5. Debugging checklist interviewers care about
Section titled “5. Debugging checklist interviewers care about”Most common bugs:
1. Forgot dZ2 /= N Symptom: gradients are exactly N times too large.
2. Modified P in-place without copy Wrong: dZ2 = P Correct: dZ2 = P.copy()
3. Wrong label shape y should be shape (N,), not (N, 1). Correct: P[np.arange(N), y]
4. Bad ReLU mask Correct: dZ1 = dA1 * (Z1 > 0)
5. Softmax not numerically stable Correct: shifted = logits - max(logits)
6. Using float32 for gradient check Prefer float64 for finite differences.

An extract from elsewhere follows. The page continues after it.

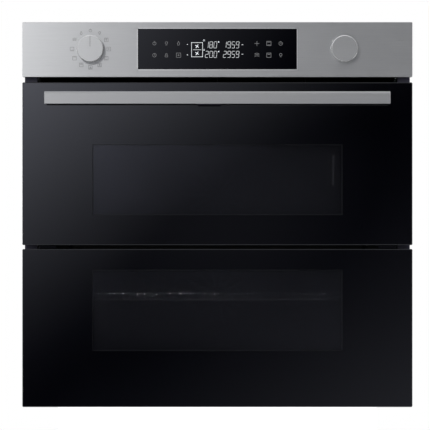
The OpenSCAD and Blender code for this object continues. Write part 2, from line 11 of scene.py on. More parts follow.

7. Updating params before gradient check Check gradients before applying SGD update.A strong interview line:
“If gradient check fails, I first compare shapes, then check whether the error is a constant factor like N, then isolate layer-by-layer: check dZ2, then dW2/db2, then ReLU mask, then dW1/db1.”